The world’s largest coal exporting port at Muloobinba / Newcastle has been a backdrop to some of our century’s most visible climate activism, from Rising Tide to Extinction Rebellion taskforces. In a social gesture, Ellie Hannon’s visual essay narrates a 36-hour shift on the Art-Raft as part of the 2023 People’s Blockade of the harbour’s shipping lane. Recovery, wellbeing and collective making are also centred in Chloe Watfern’s perceptive response to a visit to the Northern Rivers as part of her work for the Black Dog Institute, eighteen months after devastating floods in the region.
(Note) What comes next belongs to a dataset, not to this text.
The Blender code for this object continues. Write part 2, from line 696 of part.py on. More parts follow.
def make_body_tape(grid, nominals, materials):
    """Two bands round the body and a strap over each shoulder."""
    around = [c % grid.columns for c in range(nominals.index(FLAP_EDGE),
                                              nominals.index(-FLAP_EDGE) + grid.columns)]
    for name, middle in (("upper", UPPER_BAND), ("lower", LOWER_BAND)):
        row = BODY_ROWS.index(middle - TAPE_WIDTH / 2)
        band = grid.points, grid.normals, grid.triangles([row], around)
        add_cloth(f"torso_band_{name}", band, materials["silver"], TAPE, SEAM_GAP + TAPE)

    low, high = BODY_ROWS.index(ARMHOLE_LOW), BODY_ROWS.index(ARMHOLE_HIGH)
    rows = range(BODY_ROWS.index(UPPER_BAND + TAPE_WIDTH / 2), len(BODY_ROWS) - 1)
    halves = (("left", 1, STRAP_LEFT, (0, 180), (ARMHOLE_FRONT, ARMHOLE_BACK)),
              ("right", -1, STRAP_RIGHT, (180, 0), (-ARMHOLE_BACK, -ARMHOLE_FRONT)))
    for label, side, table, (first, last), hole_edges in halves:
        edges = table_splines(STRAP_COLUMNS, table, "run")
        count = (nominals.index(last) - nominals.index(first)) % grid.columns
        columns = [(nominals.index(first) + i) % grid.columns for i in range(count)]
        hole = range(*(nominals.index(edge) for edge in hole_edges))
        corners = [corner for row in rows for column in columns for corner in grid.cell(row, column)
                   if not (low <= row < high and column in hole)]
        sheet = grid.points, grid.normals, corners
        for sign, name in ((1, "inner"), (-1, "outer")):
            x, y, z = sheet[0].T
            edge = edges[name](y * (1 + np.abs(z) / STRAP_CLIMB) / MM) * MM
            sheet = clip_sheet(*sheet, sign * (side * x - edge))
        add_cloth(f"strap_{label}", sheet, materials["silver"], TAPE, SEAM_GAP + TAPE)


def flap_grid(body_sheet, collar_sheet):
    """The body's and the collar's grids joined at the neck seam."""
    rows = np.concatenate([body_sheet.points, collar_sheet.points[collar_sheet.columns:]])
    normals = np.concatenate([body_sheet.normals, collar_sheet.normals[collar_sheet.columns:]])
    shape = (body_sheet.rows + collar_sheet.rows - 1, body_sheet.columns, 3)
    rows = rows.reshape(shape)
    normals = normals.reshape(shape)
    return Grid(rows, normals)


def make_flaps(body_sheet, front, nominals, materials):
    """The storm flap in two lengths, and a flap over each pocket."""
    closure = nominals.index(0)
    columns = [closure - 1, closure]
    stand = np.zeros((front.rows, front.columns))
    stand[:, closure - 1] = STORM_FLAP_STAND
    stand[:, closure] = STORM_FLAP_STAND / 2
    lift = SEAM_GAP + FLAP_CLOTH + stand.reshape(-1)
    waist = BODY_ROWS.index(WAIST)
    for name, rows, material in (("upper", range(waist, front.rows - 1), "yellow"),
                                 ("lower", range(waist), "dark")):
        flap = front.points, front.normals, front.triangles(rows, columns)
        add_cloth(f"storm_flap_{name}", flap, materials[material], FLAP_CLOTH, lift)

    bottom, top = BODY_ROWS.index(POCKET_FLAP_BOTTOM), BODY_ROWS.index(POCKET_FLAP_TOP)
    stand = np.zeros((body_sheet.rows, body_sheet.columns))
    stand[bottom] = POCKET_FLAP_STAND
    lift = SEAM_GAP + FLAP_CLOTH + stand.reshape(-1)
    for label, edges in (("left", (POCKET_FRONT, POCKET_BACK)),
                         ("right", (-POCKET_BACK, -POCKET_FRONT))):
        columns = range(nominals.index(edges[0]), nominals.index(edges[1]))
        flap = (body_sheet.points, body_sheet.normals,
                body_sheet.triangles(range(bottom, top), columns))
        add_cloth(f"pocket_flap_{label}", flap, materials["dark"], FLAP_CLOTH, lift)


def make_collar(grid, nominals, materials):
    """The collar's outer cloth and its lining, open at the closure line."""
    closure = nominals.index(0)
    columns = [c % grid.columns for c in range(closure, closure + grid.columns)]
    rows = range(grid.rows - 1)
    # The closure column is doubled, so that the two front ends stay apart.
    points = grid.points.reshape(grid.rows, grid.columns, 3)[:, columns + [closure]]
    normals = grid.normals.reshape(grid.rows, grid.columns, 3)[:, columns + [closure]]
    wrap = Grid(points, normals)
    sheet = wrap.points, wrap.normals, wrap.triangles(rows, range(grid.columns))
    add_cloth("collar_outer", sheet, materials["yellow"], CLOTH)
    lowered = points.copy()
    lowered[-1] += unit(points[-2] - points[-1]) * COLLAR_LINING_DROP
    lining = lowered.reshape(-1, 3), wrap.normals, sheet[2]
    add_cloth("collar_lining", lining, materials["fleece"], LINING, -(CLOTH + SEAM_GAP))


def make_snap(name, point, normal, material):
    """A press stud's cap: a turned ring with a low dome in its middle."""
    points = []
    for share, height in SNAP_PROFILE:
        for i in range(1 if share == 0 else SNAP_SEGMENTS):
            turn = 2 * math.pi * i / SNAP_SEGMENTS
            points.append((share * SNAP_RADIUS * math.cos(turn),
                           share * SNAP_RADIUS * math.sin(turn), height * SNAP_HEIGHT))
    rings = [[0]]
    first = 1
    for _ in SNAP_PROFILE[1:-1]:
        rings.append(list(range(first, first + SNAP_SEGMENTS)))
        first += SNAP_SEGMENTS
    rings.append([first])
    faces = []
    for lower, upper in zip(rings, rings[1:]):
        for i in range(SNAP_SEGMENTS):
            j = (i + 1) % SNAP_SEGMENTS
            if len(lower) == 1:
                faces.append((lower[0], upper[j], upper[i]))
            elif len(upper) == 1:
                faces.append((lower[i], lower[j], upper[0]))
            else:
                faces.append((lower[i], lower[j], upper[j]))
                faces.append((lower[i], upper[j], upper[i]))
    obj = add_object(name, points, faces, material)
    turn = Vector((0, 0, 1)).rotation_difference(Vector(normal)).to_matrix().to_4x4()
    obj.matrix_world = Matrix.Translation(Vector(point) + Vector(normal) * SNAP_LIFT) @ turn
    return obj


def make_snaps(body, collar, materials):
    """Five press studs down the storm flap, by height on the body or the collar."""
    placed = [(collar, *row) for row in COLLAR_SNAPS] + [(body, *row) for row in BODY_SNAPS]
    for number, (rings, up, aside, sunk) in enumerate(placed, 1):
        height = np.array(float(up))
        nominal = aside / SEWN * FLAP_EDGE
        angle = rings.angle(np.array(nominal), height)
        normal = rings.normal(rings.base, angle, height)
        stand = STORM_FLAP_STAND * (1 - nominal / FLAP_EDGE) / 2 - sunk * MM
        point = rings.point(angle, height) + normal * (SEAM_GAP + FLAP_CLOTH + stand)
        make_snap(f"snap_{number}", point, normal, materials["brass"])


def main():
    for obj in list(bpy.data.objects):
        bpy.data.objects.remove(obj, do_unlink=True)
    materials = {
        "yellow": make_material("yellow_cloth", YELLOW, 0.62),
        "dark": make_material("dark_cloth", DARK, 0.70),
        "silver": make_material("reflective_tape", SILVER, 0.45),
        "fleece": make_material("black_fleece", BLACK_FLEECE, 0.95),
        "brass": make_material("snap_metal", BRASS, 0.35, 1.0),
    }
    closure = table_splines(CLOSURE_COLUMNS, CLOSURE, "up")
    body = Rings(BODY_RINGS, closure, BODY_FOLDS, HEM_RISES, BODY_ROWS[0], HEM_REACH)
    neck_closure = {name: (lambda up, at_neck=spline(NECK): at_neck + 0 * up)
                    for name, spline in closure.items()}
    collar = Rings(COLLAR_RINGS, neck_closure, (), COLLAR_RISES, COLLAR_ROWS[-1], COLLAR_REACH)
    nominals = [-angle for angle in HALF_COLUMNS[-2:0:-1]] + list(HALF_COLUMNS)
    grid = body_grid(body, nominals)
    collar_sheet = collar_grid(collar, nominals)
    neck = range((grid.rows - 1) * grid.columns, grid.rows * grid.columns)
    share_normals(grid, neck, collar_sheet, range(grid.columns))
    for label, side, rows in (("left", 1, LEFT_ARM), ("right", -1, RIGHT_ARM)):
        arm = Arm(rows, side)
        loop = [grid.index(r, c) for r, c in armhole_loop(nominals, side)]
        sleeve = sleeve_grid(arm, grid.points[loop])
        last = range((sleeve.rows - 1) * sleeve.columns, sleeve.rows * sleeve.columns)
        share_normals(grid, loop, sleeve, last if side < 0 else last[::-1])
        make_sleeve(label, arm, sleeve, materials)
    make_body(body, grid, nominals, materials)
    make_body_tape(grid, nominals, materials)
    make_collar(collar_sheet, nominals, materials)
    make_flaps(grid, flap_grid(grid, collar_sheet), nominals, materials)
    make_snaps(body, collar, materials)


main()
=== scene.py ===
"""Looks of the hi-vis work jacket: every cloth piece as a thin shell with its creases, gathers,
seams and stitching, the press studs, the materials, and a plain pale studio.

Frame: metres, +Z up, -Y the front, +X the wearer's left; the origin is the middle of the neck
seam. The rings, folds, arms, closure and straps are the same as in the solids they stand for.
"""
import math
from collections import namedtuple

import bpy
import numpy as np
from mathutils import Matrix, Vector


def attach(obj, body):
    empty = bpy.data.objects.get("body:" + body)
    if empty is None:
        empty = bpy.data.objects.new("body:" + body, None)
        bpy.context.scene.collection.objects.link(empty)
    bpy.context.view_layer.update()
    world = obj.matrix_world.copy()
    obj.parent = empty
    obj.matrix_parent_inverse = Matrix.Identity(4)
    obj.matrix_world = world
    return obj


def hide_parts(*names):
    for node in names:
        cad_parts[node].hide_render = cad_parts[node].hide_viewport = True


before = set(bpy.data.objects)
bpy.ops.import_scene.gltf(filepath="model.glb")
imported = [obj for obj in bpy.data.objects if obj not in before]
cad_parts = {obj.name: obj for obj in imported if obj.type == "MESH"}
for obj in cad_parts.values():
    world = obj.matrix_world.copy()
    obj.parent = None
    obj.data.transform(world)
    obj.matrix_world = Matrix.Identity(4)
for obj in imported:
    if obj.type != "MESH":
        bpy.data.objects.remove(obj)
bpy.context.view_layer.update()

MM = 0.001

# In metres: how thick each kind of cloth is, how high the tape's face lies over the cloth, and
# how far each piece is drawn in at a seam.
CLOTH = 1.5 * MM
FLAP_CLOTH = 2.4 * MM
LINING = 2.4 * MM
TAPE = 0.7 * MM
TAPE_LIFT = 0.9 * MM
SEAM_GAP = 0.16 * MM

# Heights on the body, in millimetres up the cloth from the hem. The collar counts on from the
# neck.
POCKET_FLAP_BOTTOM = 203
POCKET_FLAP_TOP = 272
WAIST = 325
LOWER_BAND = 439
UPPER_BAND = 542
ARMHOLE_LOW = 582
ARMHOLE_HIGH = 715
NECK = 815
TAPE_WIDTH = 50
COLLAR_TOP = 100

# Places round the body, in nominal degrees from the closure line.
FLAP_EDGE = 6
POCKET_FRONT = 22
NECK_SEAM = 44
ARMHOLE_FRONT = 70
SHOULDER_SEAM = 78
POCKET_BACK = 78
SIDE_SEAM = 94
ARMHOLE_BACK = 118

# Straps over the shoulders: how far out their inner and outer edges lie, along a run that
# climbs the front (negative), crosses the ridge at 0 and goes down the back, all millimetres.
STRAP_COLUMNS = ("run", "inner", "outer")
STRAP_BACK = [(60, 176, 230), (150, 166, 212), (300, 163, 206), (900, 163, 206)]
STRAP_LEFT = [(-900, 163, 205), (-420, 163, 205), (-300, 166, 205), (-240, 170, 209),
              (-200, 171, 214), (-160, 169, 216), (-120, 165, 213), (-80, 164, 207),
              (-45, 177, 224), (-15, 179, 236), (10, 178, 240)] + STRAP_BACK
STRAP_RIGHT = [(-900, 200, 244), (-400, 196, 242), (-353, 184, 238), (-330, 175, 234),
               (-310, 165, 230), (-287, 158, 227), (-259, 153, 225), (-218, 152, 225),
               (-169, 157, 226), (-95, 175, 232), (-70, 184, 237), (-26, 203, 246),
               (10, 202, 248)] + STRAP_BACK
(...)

Recent collective memories of Australia’s 2019–20 wildfires were forged in the densely populated regions of Australia and memorialised by mainstream media in catastrophic firestorm imagery. By contrast, our cover detail from Chanamee, Never die (2023) shows a young desert oak / kurkara in a burn near Karrinyarra / Central Mt. Wedge, led by traditional custodians Nigel Andy and Terrance Abbott and filmed by Tim Georgeson. Launched in Polarity: Fire & Ice (reviewed for Artlink by Christina Chau), the work was commissioned by Fremantle Arts Centre and the Indigenous Desert Alliance, a collective of First Nations rangers and traditional owners formed in 2014. The IDA collaborate locally, including with the Australian Wildlife Conservancy, and internationally: they spoke at COP28 in Dubai last year, and continue to manage fragile desert ecosystems as they’ve always done. For their part, Fremantle have partnered with Carbon Positive Australia, where you can fund a tree for the future. Hopeless doesn’t mean ‘give up’. It means hope less, and act more, for change.

Footnotes

  1. ^ William Rueckert, “Into and out of the Void: Two Essays,” The Iowa Review 9:1, Winter (1978): 73.